La crise grecque est la première grande démonstration, face à la crise économique, de l’échec de l’Union européenne et de la zone euro. Elle découle de l’incapacité pour les pays européens d’accéder à des prêts de la Banque centrale européenne, les condamnant à emprunter à des taux exorbitants sur les marchés financiers. Elle provient de l’absence de politique européenne de coopération, budgétaire, fiscale et sociale, qui permette à l’Union de se porter garante de la dette d’un État membre, d’enclencher un vrai plan de relance publique (à commencer dans les pays les plus vulnérables), d’harmoniser les conditions sociales et fiscales et de faire converger progressivement les modèles économiques nationaux. C’est pourtant la seule solution pour sortir de l’impasse de la zone euro et pour réduire les déséquilibres entre des pays comme l’Allemagne, avec une faible demande intérieure et d’énorme excédents d’exportations, et les fameux /pigs/ (ou cochons, c’est-à-dire la Grèce et les soi-disants mauvais élèves de la zone euro), qui absorbent ces excédents grâce à une forte consommation interne.

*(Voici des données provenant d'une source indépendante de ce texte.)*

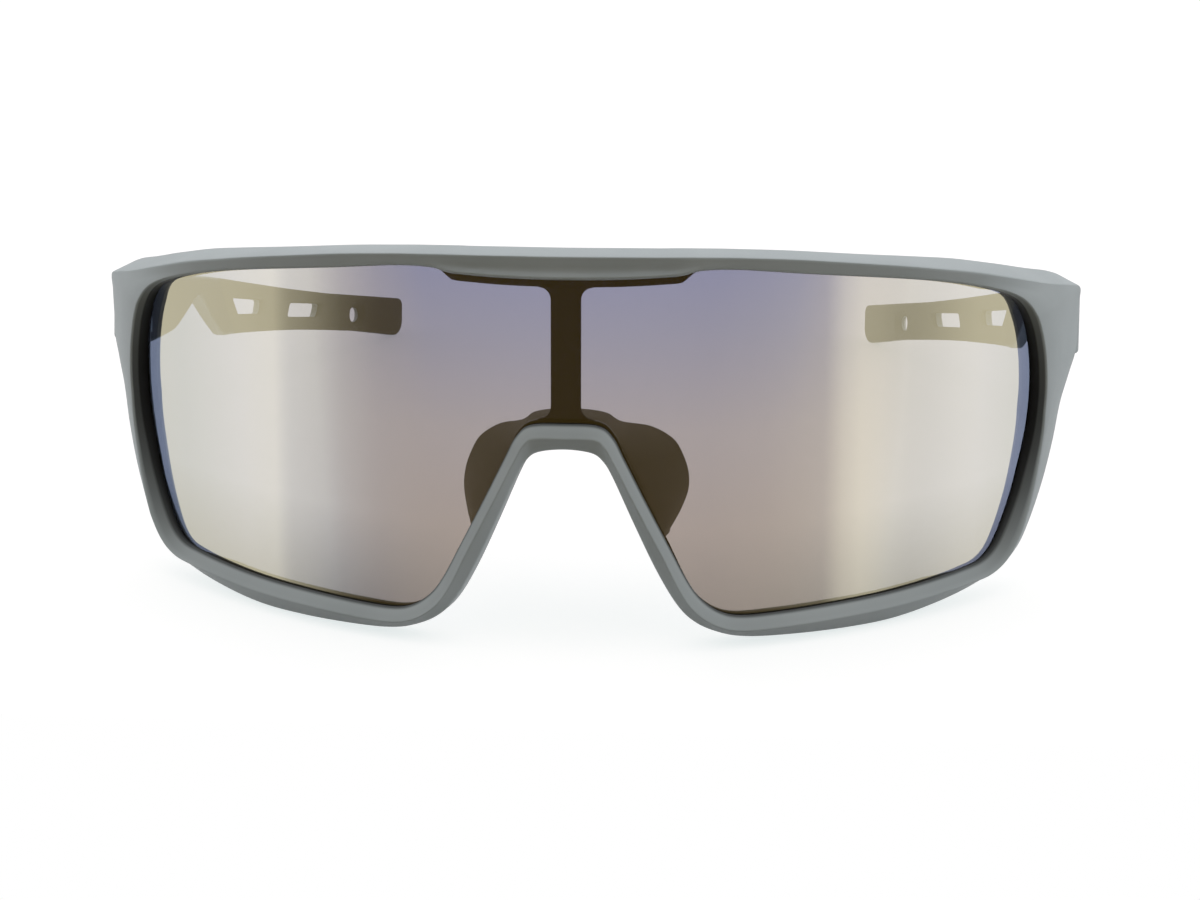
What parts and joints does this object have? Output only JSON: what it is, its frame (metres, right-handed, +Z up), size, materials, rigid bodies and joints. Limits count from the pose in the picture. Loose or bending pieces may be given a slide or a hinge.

Demain, l’Espagne, puis le Portugal, la Grèce, l’Irlande voire la France, devraient se retrouver dans la même situation que la Grèce. Mais les perdants ne sont pas que les Grecs aujourd’hui ou les Irlandais demain : c’est l’ensemble des citoyens européens, qui paient au prix fort la crise économique. C’est aussi l’Union européenne, qui fait entrer dans la danse le FMI et acte ainsi la soumission de son économie à une institution largement contrôlée par les Etats-Unis et l’industrie financière. Les gagnants sont, eux, du côté de cette industrie financière : responsable de la crise économique, puis sauvée par les contribuables sans réelles conditions, c’est elle qui à présent impose ses règles aux gouvernements européens et en profite en spéculant sur leur faillite.
Nous devons changer le modèle européen aujourd’hui en échec, et construire une Europe solidaire, sociale et écologique.